• **Goal**
Both end lines count: copy exactly from the line that contains "for node, make" to the line that contains "bpy.data.objects.remove(obj)", and only those lines.
* Begin *
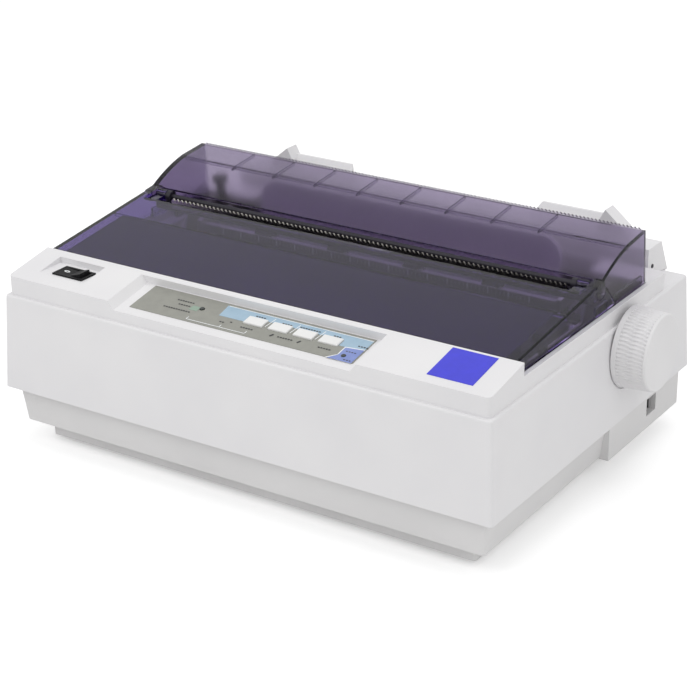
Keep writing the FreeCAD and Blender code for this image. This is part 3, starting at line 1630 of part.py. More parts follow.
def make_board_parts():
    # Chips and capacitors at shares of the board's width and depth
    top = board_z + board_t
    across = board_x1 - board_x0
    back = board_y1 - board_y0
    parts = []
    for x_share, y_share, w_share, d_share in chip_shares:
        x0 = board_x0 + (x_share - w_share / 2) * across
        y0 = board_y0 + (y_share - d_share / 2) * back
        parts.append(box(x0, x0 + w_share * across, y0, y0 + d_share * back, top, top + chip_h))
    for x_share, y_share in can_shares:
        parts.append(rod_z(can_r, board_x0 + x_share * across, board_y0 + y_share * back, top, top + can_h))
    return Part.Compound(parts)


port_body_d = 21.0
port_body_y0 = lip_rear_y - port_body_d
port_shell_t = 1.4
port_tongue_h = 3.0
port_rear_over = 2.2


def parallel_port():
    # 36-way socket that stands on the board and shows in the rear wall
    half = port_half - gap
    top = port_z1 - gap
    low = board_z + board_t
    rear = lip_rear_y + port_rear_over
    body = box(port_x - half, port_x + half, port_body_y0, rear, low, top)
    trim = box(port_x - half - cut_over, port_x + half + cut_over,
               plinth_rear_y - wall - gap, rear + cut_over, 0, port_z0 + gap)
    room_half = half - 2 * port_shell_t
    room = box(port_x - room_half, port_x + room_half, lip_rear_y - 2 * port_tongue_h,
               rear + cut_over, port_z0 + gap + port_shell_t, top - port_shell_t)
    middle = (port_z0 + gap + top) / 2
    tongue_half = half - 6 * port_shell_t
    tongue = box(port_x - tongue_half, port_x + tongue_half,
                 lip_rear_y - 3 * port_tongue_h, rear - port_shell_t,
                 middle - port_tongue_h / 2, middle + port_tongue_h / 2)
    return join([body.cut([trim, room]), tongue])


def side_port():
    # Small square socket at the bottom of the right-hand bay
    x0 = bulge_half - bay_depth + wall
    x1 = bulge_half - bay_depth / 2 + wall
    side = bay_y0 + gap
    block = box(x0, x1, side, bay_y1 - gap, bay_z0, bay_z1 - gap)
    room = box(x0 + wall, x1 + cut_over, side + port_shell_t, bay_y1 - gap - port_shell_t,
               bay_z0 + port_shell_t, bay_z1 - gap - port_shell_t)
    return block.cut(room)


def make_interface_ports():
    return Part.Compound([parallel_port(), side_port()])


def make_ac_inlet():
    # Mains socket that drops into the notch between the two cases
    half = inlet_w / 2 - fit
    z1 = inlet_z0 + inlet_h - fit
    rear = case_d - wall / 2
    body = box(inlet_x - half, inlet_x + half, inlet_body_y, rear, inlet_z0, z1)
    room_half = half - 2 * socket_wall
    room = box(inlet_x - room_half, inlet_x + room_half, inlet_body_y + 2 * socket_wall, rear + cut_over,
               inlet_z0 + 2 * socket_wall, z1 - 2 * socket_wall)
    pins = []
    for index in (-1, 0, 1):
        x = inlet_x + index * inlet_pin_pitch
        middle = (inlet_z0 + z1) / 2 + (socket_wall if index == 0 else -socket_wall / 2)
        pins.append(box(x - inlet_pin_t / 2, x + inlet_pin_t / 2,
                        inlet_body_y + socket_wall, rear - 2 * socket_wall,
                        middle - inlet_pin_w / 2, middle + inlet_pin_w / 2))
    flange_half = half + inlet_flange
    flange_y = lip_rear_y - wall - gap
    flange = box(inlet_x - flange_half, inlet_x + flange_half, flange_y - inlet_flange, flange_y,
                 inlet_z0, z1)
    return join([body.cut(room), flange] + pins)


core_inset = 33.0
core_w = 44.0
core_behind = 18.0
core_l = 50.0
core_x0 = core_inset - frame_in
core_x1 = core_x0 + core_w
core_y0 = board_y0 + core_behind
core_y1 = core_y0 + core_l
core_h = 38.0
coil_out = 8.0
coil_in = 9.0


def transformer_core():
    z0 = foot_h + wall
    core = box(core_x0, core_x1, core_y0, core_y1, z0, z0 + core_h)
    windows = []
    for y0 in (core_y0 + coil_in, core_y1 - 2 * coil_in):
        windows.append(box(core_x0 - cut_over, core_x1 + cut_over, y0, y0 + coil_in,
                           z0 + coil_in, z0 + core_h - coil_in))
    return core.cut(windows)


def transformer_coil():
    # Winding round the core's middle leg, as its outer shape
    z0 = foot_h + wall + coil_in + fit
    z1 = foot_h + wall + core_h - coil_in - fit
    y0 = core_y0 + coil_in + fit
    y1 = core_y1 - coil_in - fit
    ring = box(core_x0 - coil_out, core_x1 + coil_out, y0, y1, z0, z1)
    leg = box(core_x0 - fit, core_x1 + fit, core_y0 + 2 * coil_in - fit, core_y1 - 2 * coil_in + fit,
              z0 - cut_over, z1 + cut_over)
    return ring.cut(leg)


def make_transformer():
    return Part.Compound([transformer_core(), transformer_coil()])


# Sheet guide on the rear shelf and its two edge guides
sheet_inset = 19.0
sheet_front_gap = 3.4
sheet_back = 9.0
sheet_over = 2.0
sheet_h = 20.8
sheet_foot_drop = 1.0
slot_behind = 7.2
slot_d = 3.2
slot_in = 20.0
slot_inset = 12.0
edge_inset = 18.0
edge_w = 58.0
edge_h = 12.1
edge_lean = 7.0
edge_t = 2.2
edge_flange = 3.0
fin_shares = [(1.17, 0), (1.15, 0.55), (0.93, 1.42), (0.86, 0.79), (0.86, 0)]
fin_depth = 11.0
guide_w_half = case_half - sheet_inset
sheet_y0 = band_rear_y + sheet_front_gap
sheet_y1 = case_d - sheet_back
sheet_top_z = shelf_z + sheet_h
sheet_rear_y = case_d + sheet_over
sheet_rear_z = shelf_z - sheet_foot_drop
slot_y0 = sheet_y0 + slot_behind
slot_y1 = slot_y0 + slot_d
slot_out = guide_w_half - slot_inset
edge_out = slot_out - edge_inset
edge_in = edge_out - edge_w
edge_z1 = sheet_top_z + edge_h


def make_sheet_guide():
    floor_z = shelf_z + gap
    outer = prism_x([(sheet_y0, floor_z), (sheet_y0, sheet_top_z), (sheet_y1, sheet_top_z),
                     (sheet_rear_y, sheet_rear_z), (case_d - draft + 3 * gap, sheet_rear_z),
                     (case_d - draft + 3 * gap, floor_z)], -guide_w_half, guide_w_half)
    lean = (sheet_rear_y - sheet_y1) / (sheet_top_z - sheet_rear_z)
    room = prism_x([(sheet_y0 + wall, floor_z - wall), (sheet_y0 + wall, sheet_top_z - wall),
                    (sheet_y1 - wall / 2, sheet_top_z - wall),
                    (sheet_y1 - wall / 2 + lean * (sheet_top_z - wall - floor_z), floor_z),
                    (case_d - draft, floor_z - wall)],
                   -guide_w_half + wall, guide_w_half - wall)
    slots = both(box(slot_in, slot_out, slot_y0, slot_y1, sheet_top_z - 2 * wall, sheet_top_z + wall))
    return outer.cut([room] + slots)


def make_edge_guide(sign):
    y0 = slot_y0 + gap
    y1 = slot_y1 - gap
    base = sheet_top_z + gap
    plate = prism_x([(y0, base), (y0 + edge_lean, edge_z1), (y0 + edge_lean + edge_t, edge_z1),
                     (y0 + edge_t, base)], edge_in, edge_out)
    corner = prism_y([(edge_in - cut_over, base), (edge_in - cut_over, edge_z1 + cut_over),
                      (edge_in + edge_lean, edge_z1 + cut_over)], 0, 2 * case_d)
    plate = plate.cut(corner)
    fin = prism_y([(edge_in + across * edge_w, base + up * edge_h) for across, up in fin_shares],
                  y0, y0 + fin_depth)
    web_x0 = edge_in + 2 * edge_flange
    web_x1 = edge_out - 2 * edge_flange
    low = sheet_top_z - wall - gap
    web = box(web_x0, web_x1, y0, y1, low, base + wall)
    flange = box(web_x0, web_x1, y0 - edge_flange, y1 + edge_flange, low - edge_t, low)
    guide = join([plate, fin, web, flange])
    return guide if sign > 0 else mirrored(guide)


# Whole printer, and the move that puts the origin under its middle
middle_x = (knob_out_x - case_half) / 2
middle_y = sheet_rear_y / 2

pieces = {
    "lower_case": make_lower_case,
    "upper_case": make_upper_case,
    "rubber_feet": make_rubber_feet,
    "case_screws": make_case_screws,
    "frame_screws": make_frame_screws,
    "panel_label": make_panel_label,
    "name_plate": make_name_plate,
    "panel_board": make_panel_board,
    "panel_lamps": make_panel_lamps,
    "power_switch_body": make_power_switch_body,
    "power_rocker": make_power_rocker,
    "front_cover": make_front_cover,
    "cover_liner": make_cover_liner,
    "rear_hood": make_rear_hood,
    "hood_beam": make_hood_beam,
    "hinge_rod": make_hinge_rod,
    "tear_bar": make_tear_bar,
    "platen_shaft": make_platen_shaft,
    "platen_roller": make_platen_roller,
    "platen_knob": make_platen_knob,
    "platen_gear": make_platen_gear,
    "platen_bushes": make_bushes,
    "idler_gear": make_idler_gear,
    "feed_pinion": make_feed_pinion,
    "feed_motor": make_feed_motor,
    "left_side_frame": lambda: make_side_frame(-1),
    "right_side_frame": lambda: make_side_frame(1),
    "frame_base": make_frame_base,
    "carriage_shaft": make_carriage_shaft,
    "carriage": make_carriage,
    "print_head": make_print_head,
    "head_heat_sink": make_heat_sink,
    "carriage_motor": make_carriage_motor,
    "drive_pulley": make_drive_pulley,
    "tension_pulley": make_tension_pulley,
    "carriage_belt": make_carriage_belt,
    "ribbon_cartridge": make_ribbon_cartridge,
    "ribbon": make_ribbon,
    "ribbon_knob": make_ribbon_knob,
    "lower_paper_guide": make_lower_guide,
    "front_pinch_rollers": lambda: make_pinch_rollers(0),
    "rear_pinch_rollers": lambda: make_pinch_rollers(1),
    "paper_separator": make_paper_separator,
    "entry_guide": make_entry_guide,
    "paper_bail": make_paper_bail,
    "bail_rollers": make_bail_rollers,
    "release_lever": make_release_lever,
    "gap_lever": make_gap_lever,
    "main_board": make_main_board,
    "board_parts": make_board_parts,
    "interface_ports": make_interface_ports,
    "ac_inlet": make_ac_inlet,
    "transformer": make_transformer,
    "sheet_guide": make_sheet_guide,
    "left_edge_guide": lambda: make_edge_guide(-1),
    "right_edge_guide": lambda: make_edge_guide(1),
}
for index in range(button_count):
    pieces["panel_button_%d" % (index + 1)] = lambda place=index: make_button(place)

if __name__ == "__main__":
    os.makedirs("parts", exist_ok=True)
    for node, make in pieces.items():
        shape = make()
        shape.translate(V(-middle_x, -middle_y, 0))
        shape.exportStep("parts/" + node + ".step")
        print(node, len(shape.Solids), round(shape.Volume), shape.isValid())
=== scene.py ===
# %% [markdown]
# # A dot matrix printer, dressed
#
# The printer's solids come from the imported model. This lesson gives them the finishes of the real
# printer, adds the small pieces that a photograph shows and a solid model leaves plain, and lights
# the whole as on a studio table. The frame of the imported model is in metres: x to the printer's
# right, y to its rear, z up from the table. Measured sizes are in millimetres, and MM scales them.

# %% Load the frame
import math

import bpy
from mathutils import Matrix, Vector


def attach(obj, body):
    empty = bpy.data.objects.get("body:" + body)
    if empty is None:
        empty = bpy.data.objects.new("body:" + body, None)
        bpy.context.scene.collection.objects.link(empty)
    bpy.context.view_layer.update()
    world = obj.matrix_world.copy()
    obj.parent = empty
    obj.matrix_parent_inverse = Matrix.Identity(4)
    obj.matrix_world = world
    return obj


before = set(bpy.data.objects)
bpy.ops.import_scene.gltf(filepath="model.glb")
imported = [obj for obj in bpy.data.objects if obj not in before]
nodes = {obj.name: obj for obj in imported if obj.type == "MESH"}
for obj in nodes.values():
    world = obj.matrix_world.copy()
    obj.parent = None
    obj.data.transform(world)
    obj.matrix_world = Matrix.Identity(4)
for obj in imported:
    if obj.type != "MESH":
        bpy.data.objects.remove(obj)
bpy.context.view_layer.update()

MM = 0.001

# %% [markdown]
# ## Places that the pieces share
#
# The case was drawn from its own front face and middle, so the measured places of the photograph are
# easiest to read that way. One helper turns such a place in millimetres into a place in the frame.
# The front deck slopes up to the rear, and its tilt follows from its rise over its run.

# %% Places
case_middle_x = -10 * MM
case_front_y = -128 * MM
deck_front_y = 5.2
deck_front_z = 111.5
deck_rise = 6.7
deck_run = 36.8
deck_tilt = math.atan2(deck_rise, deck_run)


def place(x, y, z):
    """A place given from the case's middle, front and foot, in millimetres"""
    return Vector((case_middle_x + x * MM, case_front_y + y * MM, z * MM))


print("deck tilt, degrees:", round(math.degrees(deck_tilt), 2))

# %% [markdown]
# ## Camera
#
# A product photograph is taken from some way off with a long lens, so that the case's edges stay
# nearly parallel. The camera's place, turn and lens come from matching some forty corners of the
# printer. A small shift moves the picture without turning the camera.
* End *
* Begin *
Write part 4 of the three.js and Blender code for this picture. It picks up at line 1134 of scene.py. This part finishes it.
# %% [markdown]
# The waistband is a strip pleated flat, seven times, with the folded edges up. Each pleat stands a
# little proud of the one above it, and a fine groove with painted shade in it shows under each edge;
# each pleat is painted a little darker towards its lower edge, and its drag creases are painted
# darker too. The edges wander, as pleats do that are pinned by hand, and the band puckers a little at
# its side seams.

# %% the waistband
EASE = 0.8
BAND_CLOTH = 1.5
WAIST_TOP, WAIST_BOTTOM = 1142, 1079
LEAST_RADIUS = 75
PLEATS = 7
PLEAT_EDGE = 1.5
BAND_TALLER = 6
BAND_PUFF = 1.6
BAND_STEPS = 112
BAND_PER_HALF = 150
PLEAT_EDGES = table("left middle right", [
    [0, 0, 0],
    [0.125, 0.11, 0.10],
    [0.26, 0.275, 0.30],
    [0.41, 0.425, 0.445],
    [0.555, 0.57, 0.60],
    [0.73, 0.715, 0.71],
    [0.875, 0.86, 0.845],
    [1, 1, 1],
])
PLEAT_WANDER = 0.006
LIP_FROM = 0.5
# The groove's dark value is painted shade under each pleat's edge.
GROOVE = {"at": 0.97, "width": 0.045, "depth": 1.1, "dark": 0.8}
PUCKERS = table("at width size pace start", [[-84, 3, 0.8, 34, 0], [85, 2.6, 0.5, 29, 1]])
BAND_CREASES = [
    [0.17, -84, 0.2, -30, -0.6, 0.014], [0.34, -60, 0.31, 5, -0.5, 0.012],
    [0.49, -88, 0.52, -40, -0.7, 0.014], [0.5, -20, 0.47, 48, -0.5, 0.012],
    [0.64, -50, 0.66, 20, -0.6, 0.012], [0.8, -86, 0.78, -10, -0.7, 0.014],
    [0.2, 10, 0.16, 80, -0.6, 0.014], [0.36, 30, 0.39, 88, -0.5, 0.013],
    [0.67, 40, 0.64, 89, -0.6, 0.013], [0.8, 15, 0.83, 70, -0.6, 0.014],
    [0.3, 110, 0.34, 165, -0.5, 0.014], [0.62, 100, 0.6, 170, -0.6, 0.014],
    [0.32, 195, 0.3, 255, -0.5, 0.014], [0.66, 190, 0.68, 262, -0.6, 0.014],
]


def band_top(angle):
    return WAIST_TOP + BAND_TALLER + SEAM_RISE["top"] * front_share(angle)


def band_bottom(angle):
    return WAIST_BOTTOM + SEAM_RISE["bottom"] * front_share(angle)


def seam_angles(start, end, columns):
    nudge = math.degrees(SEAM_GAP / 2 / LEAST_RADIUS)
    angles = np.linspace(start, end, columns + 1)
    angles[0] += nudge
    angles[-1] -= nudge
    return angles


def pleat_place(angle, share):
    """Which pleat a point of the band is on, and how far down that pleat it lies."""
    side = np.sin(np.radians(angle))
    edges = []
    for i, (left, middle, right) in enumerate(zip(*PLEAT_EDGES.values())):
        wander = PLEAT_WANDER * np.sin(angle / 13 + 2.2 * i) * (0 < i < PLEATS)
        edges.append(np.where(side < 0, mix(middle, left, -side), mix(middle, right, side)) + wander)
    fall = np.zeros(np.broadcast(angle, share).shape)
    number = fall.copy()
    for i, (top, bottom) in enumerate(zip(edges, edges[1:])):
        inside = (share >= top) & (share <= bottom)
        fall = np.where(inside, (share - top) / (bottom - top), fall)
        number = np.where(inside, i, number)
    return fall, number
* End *
* Begin *
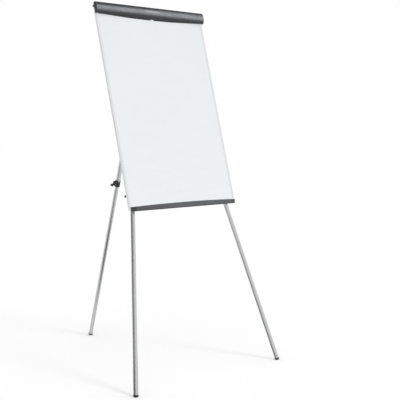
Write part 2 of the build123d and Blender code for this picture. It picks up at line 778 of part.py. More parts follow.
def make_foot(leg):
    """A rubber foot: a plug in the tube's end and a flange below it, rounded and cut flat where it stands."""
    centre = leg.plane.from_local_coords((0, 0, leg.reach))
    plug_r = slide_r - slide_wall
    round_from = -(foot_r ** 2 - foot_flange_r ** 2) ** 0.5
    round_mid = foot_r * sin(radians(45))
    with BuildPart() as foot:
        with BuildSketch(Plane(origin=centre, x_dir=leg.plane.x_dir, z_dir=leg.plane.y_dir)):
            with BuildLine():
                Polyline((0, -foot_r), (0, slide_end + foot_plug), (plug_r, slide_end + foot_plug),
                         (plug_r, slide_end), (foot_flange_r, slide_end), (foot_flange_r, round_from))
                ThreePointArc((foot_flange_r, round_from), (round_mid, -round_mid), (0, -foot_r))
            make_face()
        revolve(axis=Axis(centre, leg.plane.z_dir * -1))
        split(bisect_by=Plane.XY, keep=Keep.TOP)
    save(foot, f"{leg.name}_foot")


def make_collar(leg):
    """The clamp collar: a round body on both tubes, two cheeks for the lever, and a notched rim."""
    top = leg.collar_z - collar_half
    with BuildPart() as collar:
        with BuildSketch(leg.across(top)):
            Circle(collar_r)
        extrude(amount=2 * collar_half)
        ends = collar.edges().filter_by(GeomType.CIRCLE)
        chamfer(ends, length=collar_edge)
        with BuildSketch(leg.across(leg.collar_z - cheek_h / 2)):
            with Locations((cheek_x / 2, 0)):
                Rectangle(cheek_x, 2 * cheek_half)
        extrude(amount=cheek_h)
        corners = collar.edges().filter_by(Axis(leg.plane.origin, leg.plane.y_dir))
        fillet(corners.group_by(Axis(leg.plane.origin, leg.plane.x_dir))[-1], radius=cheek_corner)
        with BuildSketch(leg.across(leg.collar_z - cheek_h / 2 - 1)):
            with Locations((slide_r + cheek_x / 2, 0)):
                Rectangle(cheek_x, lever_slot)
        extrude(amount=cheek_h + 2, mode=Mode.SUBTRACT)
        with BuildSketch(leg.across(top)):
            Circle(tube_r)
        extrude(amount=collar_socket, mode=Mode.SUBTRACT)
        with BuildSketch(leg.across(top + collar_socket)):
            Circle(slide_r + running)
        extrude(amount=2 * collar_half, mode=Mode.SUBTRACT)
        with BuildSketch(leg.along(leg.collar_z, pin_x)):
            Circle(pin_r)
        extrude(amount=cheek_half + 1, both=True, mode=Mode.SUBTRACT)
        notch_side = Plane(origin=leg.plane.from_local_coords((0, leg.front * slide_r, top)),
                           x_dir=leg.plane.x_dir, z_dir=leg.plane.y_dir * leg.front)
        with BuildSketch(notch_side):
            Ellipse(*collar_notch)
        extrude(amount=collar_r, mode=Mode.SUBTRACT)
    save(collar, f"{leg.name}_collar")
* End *
• **Reply**
    for node, make in pieces.items():
        shape = make()
        shape.translate(V(-middle_x, -middle_y, 0))
        shape.exportStep("parts/" + node + ".step")
        print(node, len(shape.Solids), round(shape.Volume), shape.isValid())
=== scene.py ===
# %% [markdown]
# # A dot matrix printer, dressed
#
# The printer's solids come from the imported model. This lesson gives them the finishes of the real
# printer, adds the small pieces that a photograph shows and a solid model leaves plain, and lights
# the whole as on a studio table. The frame of the imported model is in metres: x to the printer's
# right, y to its rear, z up from the table. Measured sizes are in millimetres, and MM scales them.

# %% Load the frame
import math

import bpy
from mathutils import Matrix, Vector


def attach(obj, body):
    empty = bpy.data.objects.get("body:" + body)
    if empty is None:
        empty = bpy.data.objects.new("body:" + body, None)
        bpy.context.scene.collection.objects.link(empty)
    bpy.context.view_layer.update()
    world = obj.matrix_world.copy()
    obj.parent = empty
    obj.matrix_parent_inverse = Matrix.Identity(4)
    obj.matrix_world = world
    return obj


before = set(bpy.data.objects)
bpy.ops.import_scene.gltf(filepath="model.glb")
imported = [obj for obj in bpy.data.objects if obj not in before]
nodes = {obj.name: obj for obj in imported if obj.type == "MESH"}
for obj in nodes.values():
    world = obj.matrix_world.copy()
    obj.parent = None
    obj.data.transform(world)
    obj.matrix_world = Matrix.Identity(4)
for obj in imported:
    if obj.type != "MESH":
        bpy.data.objects.remove(obj)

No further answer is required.